Frequently Asked Questions

Q: What is a conjugal partnership?

A: A conjugal partnership is a property regime between spouses where they share equally in the profits or fruits of their separate properties and work during the marriage.

Q: When is a debt considered “for the benefit of the conjugal partnership”?

A: A debt is considered for the benefit of the conjugal partnership if it directly contributes to the family’s welfare, such as expenses for necessities, education, or business ventures that support the family.

Q: Is the conjugal partnership automatically liable for all debts incurred by one spouse?

A: No, the conjugal partnership is not automatically liable. The creditor must prove that the debt was contracted for the benefit of the partnership.
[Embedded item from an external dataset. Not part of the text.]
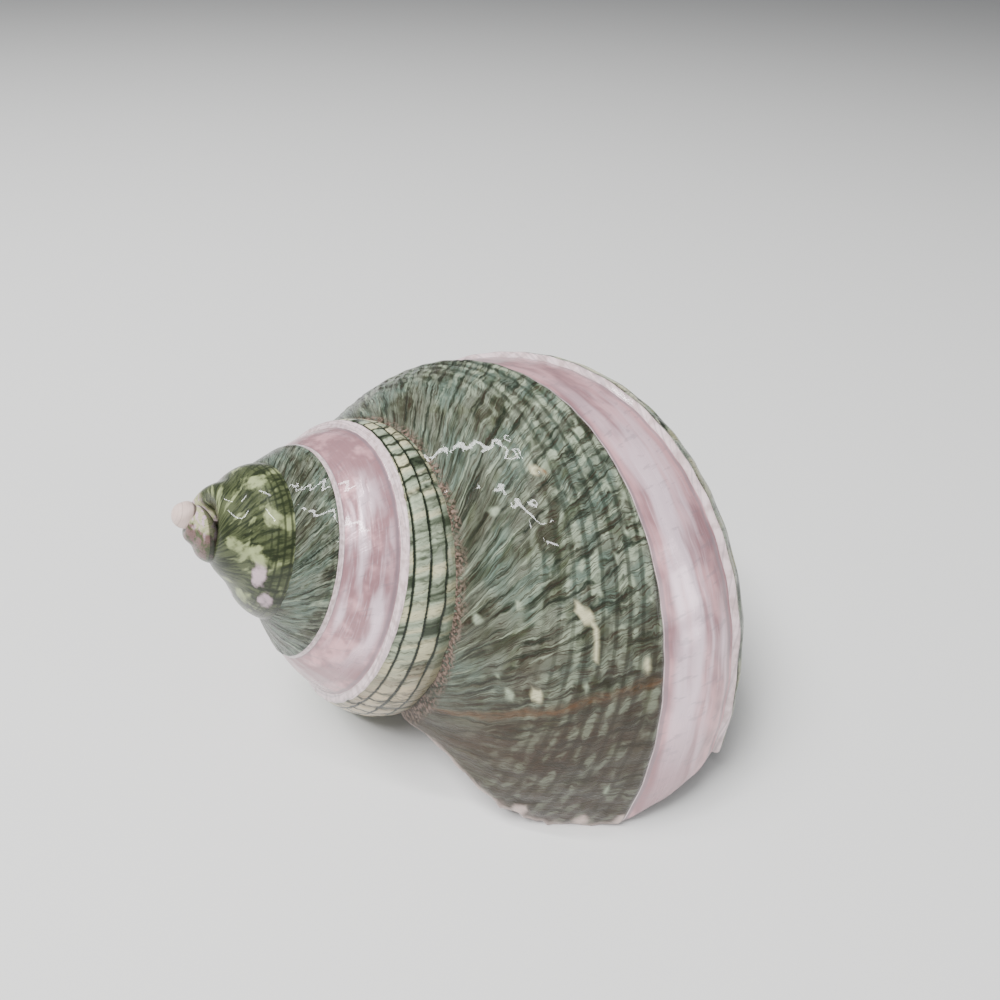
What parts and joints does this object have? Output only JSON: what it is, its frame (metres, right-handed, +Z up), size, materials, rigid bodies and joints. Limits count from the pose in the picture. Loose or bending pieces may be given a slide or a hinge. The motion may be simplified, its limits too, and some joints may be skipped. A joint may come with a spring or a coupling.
{
  "type": "turban shell",
  "caption": "Large turban sea shell with a round hollow aperture, a pointed spire and a ground mother-of-pearl band spiralling over its last two whorls.",
  "frame": {"origin": "centre of the underside of the bounding box, on the surface that the shell rests on", "axes": "+Z up, with the shell lying on its aperture; +X from the apex towards the base of the shell"},
  "size_m": [0.0775, 0.0746, 0.0513],
  "materials": {
    "shell": "polished shell: mottled jade green with a mother-of-pearl band"
  },
  "bodies": {
    "root": {"turban_shell": "shell"}
  },
  "joints": []
}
Q: What happens if a spouse acts as a surety for a friend’s business loan? Can the conjugal partnership be held liable?

A: The conjugal partnership is generally not liable unless the creditor can prove that the surety agreement directly benefited the family. This is a difficult burden to meet.

Q: How does the Family Code protect the conjugal partnership?

A: The Family Code prioritizes the protection of conjugal assets for family welfare. It requires creditors to demonstrate a direct benefit to the family before holding the partnership liable for debts incurred by one spouse.

Q: What should a spouse do if they are concerned about their partner’s business dealings and potential debts?

A: Spouses should communicate openly about financial matters. If concerns arise, they may seek legal advice to understand their rights and options for protecting their conjugal assets.

Q: What is the difference between Article 161 of the Civil Code and Article 121 of the Family Code?

A: Article 121 of the Family Code is the updated version of Article 161 of the Civil Code. The Family Code is generally the prevailing law, but the principles remain substantially similar.